Older Americans who find it more and more difficult to see up close might be able to ditch those reading glasses soon — assuming they're up for an expensive surgery.
A study presented at the American Academy of Ophthalmology's annual convention said, "A thin ring inserted into the eye could soon offer a reading glasses-free remedy for presbyopia, the blurriness in near vision experienced by many people over the age of 40."
The thin ring they're talking about is AcuFocus's Kamra, a small, thin disk that's inserted into the eye directly above the cornea at a per-eye price roughly equivalent to Lasik.
The disk has a small hole over the pupil that lets in a narrow beam of light. If you've ever tested your vision by looking through a pinhole, you know that focusing light helps improve near vision. Some people even wear glasses made primarily out of pinholes.
The Kamra inlay essentially does that all the time, allowing patients to see up close without detracting from their vision at a distance. It's billed as the glasses-free solution to blurry cellphones and newspapers by clinicians who implant them.
But none of those clinicians are operating in the U.S. Even though Kamra has been available to the public in Europe and Asia for years, the FDA hasn't approved its use, though it's getting close.

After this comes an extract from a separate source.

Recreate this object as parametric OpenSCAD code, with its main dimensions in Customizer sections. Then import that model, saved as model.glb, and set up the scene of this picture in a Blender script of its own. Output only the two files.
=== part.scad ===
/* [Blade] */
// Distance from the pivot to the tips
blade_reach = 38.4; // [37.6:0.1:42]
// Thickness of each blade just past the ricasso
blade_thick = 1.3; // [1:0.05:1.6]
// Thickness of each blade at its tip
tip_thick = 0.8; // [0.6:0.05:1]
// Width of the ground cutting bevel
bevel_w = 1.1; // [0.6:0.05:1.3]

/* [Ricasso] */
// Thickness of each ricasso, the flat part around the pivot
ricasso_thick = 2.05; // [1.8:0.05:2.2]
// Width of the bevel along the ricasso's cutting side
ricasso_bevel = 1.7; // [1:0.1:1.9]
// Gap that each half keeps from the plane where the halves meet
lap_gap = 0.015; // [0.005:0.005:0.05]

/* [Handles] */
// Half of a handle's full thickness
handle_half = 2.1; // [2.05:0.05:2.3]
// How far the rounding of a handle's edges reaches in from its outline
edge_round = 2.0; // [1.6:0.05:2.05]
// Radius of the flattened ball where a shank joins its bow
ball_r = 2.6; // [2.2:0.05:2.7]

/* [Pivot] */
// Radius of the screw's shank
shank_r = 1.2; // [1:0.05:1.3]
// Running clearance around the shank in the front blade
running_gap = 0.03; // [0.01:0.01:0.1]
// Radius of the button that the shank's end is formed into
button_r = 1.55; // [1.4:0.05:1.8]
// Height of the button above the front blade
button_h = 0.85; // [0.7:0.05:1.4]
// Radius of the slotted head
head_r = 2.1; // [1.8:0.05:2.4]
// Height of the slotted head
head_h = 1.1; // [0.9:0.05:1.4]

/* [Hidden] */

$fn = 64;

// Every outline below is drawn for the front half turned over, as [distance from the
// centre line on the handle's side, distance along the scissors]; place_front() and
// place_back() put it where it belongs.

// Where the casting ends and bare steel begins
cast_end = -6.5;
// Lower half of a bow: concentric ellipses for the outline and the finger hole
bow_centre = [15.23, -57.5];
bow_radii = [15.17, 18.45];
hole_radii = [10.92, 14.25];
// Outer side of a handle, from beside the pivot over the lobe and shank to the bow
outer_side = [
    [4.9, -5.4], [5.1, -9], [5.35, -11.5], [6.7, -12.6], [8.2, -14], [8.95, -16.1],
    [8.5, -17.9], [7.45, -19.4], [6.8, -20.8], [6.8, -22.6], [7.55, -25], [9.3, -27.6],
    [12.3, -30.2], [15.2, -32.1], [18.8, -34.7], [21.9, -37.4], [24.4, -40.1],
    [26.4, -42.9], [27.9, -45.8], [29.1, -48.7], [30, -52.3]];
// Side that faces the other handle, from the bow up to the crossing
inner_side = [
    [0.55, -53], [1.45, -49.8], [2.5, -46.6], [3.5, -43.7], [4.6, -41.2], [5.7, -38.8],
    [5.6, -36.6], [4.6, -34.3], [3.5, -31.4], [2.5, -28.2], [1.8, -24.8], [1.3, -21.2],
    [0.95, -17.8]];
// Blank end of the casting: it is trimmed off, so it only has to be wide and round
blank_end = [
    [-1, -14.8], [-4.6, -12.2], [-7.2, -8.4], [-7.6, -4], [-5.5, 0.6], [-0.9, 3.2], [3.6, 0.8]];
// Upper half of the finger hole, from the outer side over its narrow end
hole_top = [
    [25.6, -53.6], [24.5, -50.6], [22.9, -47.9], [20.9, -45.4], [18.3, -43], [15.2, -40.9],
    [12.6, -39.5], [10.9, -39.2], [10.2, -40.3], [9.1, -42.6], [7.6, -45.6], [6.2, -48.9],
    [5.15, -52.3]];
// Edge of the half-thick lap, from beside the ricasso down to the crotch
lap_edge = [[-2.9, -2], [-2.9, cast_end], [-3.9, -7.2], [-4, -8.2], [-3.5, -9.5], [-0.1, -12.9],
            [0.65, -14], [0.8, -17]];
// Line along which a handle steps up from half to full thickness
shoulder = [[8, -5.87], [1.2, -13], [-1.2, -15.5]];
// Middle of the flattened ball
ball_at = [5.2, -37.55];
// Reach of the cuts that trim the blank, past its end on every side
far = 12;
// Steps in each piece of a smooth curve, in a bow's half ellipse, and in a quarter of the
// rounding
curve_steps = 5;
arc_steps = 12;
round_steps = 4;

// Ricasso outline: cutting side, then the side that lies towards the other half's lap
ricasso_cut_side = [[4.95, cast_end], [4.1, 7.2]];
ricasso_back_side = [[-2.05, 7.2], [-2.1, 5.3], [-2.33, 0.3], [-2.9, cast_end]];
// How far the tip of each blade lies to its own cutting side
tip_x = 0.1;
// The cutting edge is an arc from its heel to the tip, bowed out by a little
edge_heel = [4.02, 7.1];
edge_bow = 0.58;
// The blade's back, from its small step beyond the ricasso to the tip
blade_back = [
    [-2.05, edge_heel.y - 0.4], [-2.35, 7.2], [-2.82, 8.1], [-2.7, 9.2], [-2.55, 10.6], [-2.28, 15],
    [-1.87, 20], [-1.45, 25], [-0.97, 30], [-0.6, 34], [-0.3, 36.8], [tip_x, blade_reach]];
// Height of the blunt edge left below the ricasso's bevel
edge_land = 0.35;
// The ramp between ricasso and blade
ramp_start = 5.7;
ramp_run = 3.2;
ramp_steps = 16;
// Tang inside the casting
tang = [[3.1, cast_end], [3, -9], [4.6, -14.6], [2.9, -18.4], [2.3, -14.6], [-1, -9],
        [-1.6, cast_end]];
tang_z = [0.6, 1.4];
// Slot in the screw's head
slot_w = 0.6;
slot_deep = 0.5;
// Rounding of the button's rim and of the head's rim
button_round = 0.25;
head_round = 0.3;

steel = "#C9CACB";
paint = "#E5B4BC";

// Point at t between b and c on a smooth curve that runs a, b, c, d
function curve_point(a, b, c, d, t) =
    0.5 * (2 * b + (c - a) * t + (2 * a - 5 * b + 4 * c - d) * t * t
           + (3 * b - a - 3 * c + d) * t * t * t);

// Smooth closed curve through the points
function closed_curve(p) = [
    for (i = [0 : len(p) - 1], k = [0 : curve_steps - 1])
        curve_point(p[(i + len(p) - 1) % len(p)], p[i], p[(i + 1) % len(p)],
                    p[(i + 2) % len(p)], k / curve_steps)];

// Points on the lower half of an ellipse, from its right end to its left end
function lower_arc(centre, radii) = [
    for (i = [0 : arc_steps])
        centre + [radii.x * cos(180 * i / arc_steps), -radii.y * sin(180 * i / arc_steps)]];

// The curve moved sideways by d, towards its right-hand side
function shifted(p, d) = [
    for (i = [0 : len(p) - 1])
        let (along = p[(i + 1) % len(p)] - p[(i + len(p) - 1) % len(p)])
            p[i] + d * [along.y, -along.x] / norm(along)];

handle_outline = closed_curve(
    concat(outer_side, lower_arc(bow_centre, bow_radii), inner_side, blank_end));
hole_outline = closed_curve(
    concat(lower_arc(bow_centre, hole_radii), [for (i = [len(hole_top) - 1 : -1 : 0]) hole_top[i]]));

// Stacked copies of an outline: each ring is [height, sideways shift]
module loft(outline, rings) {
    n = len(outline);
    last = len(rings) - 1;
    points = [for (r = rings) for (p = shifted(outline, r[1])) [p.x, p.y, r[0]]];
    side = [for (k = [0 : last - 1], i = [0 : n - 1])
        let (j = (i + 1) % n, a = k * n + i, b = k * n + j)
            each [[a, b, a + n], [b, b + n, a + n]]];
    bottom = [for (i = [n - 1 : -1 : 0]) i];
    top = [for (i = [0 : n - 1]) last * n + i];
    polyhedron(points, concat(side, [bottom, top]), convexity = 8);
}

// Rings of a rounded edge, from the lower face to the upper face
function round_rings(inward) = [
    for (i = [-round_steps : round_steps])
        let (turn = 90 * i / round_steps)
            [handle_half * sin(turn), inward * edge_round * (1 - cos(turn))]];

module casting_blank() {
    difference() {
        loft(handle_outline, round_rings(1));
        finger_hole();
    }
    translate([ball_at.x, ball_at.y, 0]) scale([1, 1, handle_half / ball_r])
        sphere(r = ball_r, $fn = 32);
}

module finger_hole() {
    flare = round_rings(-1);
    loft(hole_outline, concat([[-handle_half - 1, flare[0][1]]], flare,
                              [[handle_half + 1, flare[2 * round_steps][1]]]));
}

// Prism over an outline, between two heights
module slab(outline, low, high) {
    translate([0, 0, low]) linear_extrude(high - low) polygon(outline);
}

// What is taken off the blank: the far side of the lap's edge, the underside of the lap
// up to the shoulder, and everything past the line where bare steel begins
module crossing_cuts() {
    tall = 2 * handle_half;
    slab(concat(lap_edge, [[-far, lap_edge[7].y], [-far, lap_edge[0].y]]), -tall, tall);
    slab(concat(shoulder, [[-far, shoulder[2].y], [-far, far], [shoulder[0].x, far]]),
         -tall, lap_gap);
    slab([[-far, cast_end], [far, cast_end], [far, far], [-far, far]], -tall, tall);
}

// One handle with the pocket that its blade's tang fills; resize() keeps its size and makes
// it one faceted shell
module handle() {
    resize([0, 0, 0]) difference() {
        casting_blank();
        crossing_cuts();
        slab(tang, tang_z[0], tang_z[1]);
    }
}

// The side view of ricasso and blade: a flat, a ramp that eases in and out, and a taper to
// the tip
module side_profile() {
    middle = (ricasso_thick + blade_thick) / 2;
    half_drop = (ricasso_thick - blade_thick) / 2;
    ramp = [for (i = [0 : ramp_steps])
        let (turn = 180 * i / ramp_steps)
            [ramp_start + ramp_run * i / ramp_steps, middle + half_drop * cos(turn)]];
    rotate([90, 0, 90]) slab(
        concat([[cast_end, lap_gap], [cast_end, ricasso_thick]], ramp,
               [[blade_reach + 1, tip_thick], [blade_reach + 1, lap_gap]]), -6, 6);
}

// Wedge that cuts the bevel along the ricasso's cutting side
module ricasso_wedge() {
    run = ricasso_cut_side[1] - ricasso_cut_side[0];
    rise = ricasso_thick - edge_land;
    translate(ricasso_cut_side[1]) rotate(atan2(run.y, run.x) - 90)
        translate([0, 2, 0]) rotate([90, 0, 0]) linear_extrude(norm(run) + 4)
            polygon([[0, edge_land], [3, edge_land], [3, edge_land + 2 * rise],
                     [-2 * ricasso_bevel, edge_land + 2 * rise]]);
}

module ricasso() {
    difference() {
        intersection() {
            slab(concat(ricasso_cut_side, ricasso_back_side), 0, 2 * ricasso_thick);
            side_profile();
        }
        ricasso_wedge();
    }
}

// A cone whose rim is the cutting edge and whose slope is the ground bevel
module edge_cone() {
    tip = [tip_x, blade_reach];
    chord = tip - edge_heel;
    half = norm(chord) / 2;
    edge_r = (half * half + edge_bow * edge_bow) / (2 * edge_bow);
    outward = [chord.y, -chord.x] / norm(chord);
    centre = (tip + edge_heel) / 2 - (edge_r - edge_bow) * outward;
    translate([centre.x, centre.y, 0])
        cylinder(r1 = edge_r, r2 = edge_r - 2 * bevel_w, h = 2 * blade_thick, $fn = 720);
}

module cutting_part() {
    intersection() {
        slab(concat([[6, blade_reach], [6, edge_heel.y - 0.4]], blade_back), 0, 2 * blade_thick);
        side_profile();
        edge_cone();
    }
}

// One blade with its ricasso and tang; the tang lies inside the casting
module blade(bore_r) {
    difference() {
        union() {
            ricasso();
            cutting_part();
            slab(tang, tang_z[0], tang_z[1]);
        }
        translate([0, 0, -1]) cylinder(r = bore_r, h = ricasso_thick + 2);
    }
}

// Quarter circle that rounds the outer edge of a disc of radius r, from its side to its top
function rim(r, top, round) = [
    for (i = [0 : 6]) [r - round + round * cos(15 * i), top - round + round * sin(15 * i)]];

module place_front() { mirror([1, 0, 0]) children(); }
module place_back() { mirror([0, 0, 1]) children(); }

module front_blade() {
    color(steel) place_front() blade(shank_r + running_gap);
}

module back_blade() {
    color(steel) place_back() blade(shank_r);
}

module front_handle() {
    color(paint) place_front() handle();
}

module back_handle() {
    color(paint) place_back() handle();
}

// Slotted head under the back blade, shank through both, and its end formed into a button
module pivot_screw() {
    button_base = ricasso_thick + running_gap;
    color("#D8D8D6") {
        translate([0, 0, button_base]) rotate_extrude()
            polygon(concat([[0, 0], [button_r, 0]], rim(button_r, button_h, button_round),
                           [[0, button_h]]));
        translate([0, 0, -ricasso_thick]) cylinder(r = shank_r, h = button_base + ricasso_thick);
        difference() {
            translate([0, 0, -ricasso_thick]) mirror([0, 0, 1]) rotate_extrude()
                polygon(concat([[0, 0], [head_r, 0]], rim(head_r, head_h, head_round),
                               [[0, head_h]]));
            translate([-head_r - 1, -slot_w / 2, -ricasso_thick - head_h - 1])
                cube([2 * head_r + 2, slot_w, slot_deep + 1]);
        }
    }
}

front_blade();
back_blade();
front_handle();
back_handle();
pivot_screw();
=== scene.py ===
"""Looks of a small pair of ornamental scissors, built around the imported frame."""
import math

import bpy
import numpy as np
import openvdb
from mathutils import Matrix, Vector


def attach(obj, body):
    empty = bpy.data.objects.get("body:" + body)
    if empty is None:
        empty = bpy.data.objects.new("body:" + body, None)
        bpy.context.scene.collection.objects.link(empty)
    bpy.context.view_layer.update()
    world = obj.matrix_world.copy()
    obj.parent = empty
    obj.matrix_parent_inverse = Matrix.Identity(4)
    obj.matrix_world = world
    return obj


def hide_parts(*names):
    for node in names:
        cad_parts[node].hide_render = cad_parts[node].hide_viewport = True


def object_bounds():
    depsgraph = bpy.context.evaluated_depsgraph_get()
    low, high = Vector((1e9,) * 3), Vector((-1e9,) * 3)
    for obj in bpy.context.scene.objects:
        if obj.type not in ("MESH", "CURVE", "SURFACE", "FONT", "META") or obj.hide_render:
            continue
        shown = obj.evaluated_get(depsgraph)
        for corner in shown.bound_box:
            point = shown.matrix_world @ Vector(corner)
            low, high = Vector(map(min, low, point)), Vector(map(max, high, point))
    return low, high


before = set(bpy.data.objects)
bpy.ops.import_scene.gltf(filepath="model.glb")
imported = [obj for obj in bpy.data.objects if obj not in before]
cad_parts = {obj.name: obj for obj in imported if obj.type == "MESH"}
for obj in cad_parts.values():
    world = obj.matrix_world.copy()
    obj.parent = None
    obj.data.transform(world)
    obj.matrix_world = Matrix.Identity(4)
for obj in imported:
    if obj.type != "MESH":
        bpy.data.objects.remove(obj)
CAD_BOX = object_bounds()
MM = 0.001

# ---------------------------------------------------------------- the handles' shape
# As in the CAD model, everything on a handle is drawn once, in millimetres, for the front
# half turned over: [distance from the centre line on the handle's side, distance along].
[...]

This past summer, a committee within the agency said the benefits of Kamra outweigh the risks, though the vote very nearly went against the product. The FDA still has some safety concerns and will likely require further testing.
But one of the major selling points of corneal inlays is that, if you have problems with them, they can be removed — although two surgeries just to get rid of reading glasses might be too steep a price tag for many patients.